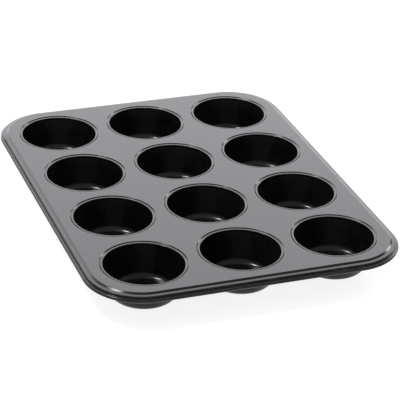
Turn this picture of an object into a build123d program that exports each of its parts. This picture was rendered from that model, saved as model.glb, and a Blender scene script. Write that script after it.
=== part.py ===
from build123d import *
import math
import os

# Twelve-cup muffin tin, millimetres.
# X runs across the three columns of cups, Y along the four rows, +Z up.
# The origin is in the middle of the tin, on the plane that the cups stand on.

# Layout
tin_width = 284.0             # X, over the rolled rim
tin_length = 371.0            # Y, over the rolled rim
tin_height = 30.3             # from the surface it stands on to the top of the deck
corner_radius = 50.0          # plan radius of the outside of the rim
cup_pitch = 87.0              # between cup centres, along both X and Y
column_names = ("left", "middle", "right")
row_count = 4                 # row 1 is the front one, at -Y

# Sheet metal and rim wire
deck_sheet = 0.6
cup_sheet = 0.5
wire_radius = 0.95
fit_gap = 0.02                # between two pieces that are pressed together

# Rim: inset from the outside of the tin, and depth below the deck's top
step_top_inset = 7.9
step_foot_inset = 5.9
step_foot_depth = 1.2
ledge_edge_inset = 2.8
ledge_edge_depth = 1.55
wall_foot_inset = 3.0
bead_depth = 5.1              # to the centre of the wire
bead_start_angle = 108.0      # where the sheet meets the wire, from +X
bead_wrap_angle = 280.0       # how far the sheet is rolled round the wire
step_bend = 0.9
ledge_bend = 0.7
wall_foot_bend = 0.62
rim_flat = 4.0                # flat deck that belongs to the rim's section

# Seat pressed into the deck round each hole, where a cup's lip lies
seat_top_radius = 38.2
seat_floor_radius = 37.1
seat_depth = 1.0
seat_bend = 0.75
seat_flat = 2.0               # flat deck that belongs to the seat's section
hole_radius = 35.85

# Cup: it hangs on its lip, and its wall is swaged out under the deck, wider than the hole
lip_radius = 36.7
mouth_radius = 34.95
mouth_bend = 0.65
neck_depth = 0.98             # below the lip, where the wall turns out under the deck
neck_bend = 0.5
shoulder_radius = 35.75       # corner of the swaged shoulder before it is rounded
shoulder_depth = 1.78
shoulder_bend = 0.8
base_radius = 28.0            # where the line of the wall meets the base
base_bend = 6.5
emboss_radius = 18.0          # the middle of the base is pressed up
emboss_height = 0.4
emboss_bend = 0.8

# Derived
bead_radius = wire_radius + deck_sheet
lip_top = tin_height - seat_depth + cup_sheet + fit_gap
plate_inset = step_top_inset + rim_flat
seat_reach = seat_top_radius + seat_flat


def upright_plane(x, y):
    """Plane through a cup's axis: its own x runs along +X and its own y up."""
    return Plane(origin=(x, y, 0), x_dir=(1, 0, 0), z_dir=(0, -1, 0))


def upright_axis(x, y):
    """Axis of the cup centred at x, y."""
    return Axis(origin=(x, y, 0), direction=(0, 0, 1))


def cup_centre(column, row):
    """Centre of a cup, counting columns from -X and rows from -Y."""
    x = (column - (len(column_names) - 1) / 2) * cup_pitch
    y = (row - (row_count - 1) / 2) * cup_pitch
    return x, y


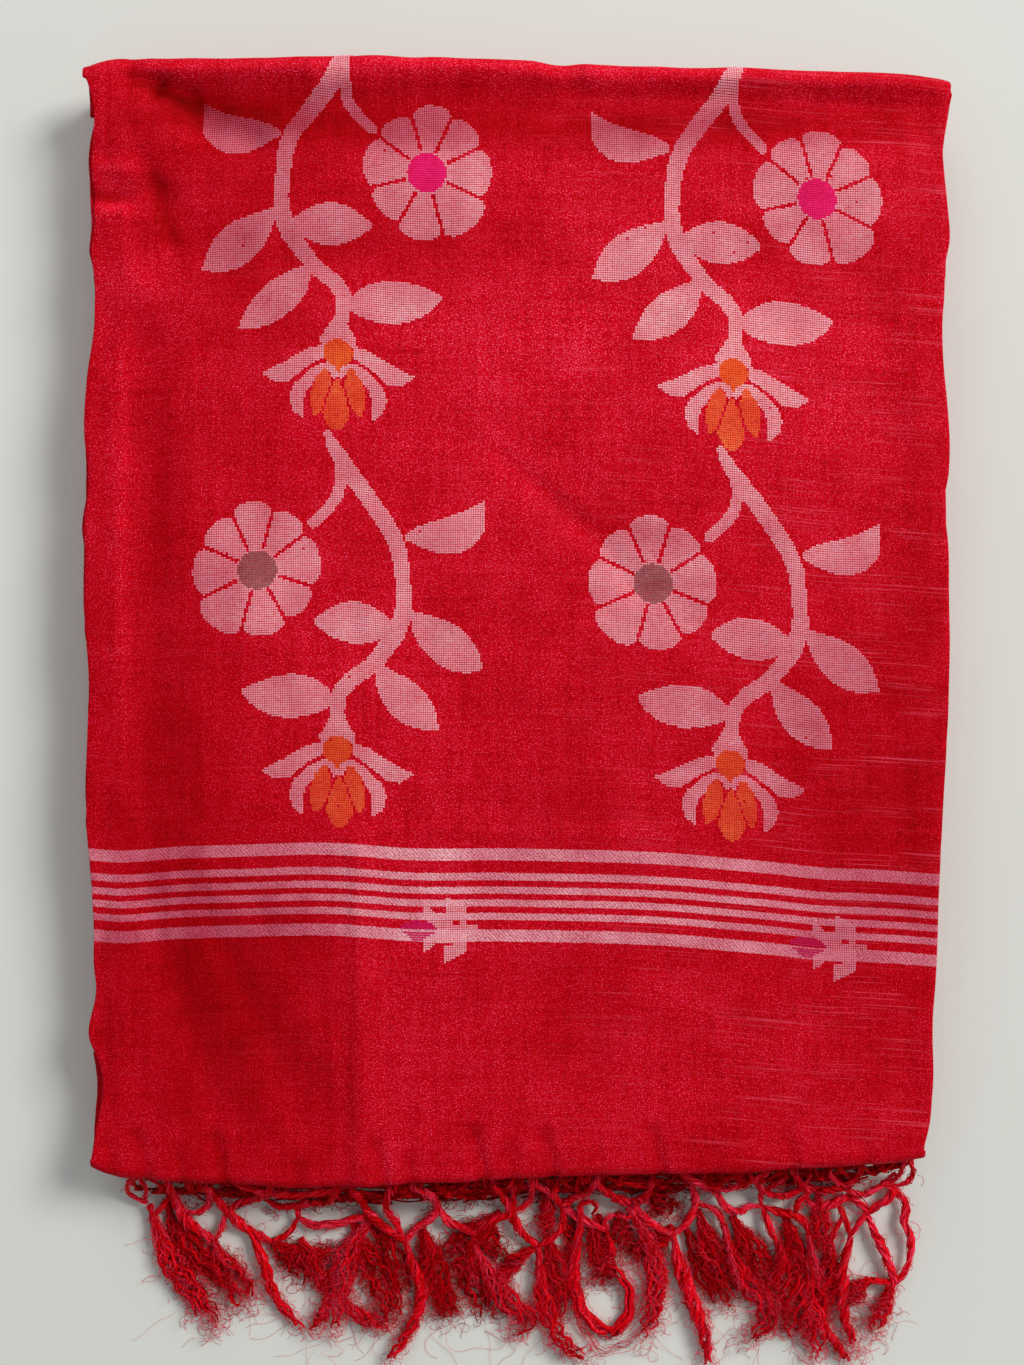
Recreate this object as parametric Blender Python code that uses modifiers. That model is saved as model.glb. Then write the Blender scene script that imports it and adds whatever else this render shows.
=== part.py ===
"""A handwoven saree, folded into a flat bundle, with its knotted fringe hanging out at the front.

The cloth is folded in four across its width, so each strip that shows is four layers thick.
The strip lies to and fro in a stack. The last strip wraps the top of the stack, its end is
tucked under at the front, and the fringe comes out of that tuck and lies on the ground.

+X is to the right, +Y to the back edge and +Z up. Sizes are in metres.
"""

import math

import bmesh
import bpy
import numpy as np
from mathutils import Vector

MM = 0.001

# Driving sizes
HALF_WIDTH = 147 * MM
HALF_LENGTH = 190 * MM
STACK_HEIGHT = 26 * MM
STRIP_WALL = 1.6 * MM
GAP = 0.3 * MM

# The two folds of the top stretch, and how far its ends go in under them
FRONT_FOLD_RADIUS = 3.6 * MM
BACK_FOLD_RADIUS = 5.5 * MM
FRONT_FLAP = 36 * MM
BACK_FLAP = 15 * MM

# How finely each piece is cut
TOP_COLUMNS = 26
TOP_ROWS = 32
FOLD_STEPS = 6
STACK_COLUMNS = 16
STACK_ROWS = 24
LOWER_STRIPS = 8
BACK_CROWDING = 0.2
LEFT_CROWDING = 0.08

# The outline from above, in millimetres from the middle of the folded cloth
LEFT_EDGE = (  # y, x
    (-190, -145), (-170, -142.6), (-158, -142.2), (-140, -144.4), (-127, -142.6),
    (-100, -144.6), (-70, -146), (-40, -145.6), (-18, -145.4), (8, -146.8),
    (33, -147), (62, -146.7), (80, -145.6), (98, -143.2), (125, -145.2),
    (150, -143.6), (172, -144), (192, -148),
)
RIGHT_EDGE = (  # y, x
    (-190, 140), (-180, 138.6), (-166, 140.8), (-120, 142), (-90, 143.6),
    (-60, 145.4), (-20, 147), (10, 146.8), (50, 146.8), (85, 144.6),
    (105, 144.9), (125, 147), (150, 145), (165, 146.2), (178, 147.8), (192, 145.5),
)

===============

Among the entries above, how many lines hold the string "into"? Respond with nothing but the number.

3